Frequently Asked Questions

An HS (Harmonized System) code is a standardized 6-digit number used by customs authorities worldwide to classify traded products. It determines the duty rate, import restrictions, and documentation requirements for your goods. The first 6 digits are universal across 200+ countries, while additional digits (up to 10 in the US HTS system) are country-specific. Getting the HS code wrong means you pay the wrong duty rate, risk shipment seizures, and face retroactive penalties.

Start with the official HTS database at hts.usitc.gov for US imports. Classify based on what the product is made of, how it functions, and its intended use, not its marketing name. Follow the General Rules of Interpretation (GRIs) in order from Rule 1 through Rule 6. For products that span multiple categories (like a Bluetooth speaker with a radio), the essential character of the product determines classification. When in doubt, request a binding ruling from CBP, which takes 30-90 days but gives you legally defensible classification.
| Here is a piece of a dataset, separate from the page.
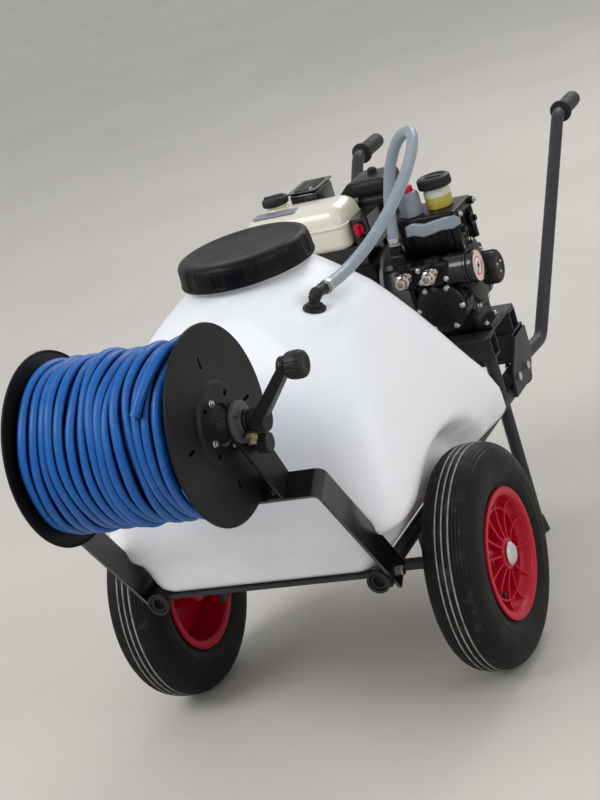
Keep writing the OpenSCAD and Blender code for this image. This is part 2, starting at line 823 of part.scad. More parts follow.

CBP penalties for negligent misclassification range from 20% to 40% of the dutiable value. Gross negligence penalties can reach 4x the lawful duties owed. Fraud penalties can reach the full domestic value of the goods. Beyond financial penalties, repeated misclassification triggers enhanced scrutiny, meaning every future shipment gets flagged for inspection, adding 3-7 days to your clearance times.

Technically no, but practically yes for any volume above a few shipments per year. A licensed customs broker files entries on your behalf, manages classification, and handles CBP communications. The cost of a good broker ($75-$200 per entry) is far less than the cost of a single misclassification penalty. You remain legally responsible as the importer of record even when using a broker, so verify their classifications rather than trusting them blindly.